Towards Responsive Architecture: A New Agenda to Address Global Challenges

Paper Presentation in a Themed Session
Adam Blaney  

The paper proposes an agenda for ‘responsive architecture’ to provide commitment and action to address the significant global challenges of the 21st century. Various strands of design research in this domain exist, however their potential application remains limited due to the lack of a coherent way to understand their diverse capabilities. This paper aims to bring together this emerging field of design research by creating a taxonomy and illustrating it with practice-led research focused on prototype material systems. Mapping the properties and capacities of these novel material systems within a taxonomy begins to shape an agenda for responsive architecture and articulate how it can be used to tackle major global challenges. Furthermore, the practice-based research I have carried out establishes how the range of research mapped within the taxonomy can be unified.
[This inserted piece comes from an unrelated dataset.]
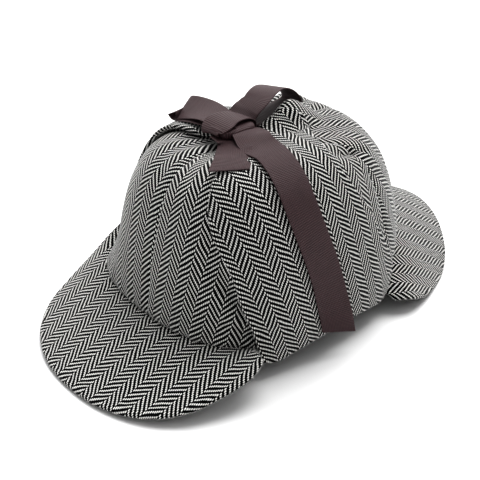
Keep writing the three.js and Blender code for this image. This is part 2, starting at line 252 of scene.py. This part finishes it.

The work is interdisciplinary and highlights: 1) the important role design research can play across boundaries in order to explore and address complex problems. 2) New abilities for digital modalities by mapping parameters of digital design representation to parameters of stimuli that can guide material scale self-assembly, which generates patterns and structures that can physically tune and adapt their material properties across length-scales, dimensions-scales (2D to 3D) and time-scales. Significantly, this research establishes various design principles and practices that can unify these diverse areas of research to better understand the contribution that the interdisciplinary collaboration, commitment, and action that underpins responsive architecture provides.